Magrach, Ainhoa et al. (2016), Data from: Selective logging in tropical forests decreases the robustness of liana-tree interaction networks to the loss of host tree species, Dryad, Dataset, https://doi.org/10.5061/dryad.6v75k

Abstract

Selective logging is one of the major drivers of tropical forest degradation, causing important shifts in species composition. Whether such changes modify interactions between species and the networks in which they are embedded remain fundamental questions to assess the ‘health’ and ecosystem functionality of logged forests. We focus on interactions between lianas and their tree hosts within primary and selectively logged forests in the biodiversity hotspot of Malaysian Borneo. We found that lianas were more abundant, had higher species richness and different species compositions in logged than in primary forests. Logged forests showed heavier liana loads disparately affecting slow-growth tree species, which could exacerbate the loss of timber value and carbon storage already associated to logging. Moreover, simulation scenarios of host tree local species loss indicated that logging might decrease the robustness of liana-tree interaction networks if heavily infested trees (i.e. the most connected ones) are more likely to disappear.

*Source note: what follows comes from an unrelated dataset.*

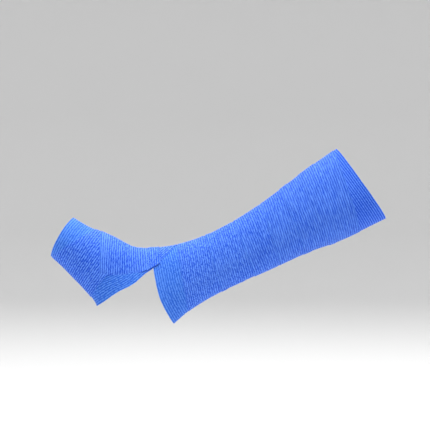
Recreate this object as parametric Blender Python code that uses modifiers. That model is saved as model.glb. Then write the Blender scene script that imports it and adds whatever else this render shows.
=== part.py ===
"""Cohesive bandage wrap: a ribbed elastic strip wound in overlapping turns on a bent form.

The strip sticks to itself, so its turns are one solid: a hollow shell with a toe opening, a
heel opening and an upper opening. Its long part, from the heel opening to the upper opening, is
called the shank here. Metres, +Z up. +X runs towards the upper opening and -Y is the near side.
The origin is just inside the top wall of the shank, over the centre of mass.

The shell is made in four steps:
1. a loft through the stations of the form that the strip is wound on,
2. a cut on each side along every strip edge that shows,
3. a Solidify whose vertex weights say how many layers of strip lie there,
4. a Boolean that cuts the heel opening.
"""
import math
from collections import namedtuple

import bmesh
import bpy
from mathutils import Matrix, Vector

# Lengths are in millimetres here, and add_object turns each finished mesh into metres.
MM = 0.001

# Driving dimensions.
LAYER = 0.75                # one layer of the strip as it lies stretched
MOST_LAYERS = 4.0           # layers at the thickest place, under the instep strap
TURN_LAYERS = 3.0           # layers at a turn's lower edge
BASE_LAYERS = 2.0           # layers where no edge lies on top
EDGE_RAMP = 0.9             # how wide the step at a strip's edge is
HIDDEN_RAMP = 4.0           # how wide it is where another turn covers the edge
STRIP_FADE = 60.0           # how far the last turn takes to thin to the base layers
COLUMNS = 36                # points round each row of the loft
CUTTER_REACH = 80.0         # half the length of the heel opening's cutter along Y
CUTTER_FLOOR = -180.0       # its lowest height

NEAR, FAR = 0, 1            # the two sides, as kept in the faces' "side" layer

# The form, station by station, from the toe opening to the upper opening. A station is a slice that
# holds the Y direction: its top and low point in the side view, half its width, how far its top
# point leans towards -Y, how flat its low half is (1 is round), how much wider it is below its
# middle than above, how far its two sides bow towards the upper opening, and the number of rows
# of points from it to the next station.
Station = namedtuple(
    "Station", "top_x top_z low_x low_z half_width lean flat fuller bow rows")
FORM = [
    Station(-167.5, 15.4, -190.8, -26.5, 43.0, 9.0, 0.72, 0.10, -1.8, 3),
    Station(-150.5, 5.2, -178.9, -37.4, 42.0, 8.0, 0.72, 0.12, -1.2, 3),
    Station(-134.3, -1.6, -165.6, -51.2, 40.0, 6.5, 0.72, 0.12, -0.6, 3),
    Station(-119.3, -8.6, -152.3, -65.2, 38.0, 5.0, 0.74, 0.12, 0.0, 3),
    Station(-105.5, -16.1, -139.9, -81.1, 36.5, 3.5, 0.78, 0.10, 0.0, 2),
    Station(-95.1, -19.4, -133.2, -103.9, 34.5, 2.0, 0.85, 0.05, 0.0, 2),
    Station(-87.0, -20.4, -120.5, -125.8, 33.5, 1.0, 0.90, 0.00, 0.0, 2),
    Station(-80.1, -20.7, -96.2, -137.4, 33.0, 0.0, 0.95, 0.00, 0.0, 2),
    Station(-73.1, -20.5, -72.0, -124.6, 33.0, 0.0, 1.00, 0.00, 0.0, 2),
    Station(-65.0, -19.9, -52.0, -104.4, 33.0, 0.0, 1.00, 0.00, 0.0, 3),
    Station(-46.6, -16.7, -29.2, -85.4, 31.5, 0.0, 1.00, 0.02, 0.0, 4),
    Station(-21.1, -8.7, 0.8, -67.8, 31.5, 0.0, 0.98, 0.05, 0.0, 4),
    Station(7.7, 4.9, 33.1, -53.0, 33.5, 0.0, 0.96, 0.07, 0.0, 4),
    Station(36.6, 22.1, 67.8, -37.5, 37.0, 0.0, 0.95, 0.09, 0.0, 4),
    Station(65.5, 42.3, 102.4, -21.6, 41.5, 0.0, 0.95, 0.10, 0.0, 4),
    Station(100.1, 68.7, 144.2, -6.2, 45.5, 0.0, 0.95, 0.10, -0.6, 5),
    Station(137.2, 94.7, 192.2, 17.1, 48.0, 0.0, 0.95, 0.10, -1.3, 0),
]

# The heel opening's two edges in the side view, each from its peak down to the bottom ridge.
APEX = (-74.3, -42.0)
HEEL_FRONT = [APEX, (-84.4, -48.4), (-93.5, -56.3), (-102.6, -62.3), (-111.7, -66.3),
              (-120.8, -71.9), (-129.8, -78.7), (-139.5, -85.2)]
HEEL_BACK = [APEX, (-72.7, -52.0), (-70.8, -60.6), (-66.3, -77.0), (-61.7, -87.8),
             (-57.2, -96.6), (-51.0, -106.5)]
CUT_PAST = (15.0, 25.0)              # how far the cutter runs on past the two edges' low ends
EDGE_STEPS = 3                       # straight steps between two of their points

# Places in the side view that several edges share.
STRAP_END_Z = -46.9                  # the instep strap's cut end
STRAP_MEETS_TURN = (-89.3, -69.3)    # where the diagonal strap climbs onto the ankle turn

# Every edge line in the side view runs from a top point to a low point.
Line = namedtuple("Line", "top low")
STRAP_EDGE = Line((-46.6, -14.8), APEX)                      # diagonal strap, at the bend
NEAR_STRAP_FRONT = Line((-133.7, 7.6), (-133.7, -52.4))      # instep strap, near side
NEAR_STRAP_BACK = Line((-66.5, -12.4), (-66.5, -52.4))
FAR_STRAP_FRONT = Line((-135.5, 3.0), (-192.5, -28.5))       # the same strap, far side
FAR_STRAP_BACK = Line((-67.4, -17.9), (-145.3, -77.9))
FOOT_TURN_BACK = Line((-104.3, -14.3), (-144.7, -77.4))      # foot turn, near side
STRAP_END = Line((-1.0, STRAP_END_Z), (0.0, STRAP_END_Z))    # level line along its cut end
CUFF_TURN = Line((94.4, 67.1), (127.8, -13.8))               # cuff turn, under the last turn
LAST_TURN_BACK = Line((133.6, 94.6), (162.0, 0.1))           # last turn's upper edge, near side
LAST_TURN_BACK_FAR = Line((133.6, 94.6), (187.9, 14.5))      # and far side
SPIRAL_END = Line((103.6, 9.9), (162.0, 55.0))               # the spiral's cut end, far side

# The shank spiral: where each turn's lower edge crosses the top and the back of the shank.
TURN_TOPS = [(-78.9, -18.4), (-46.6, -14.8), (-14.2, -3.9), (18.1, 12.8), (49.3, 33.6),
             (72.4, 49.8)]
TURN_LOWS = [(-35.2, -90.0), (3.1, -68.6), (41.2, -51.9), (70.1, -40.3), (97.8, -28.5),
             (124.4, -16.7)]

CLOTH_COLOUR = (0.07, 0.20, 0.87, 1.0)
CLOTH_ROUGHNESS = 0.85


def clear_scene():
    """Start from an empty scene."""
    for old in list(bpy.data.objects):
        bpy.data.objects.remove(old, do_unlink=True)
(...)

This effect is partially mitigated in the short term by the colonization of host trees by a greater diversity of liana species within logged forests, yet this might not compensate for the loss of preferred tree hosts in the long term. As a consequence, species interaction networks may show a lagged response to disturbance, which may trigger sudden collapses in species richness and ecosystem function in response to additional disturbances, representing a new type of “extinction debt”.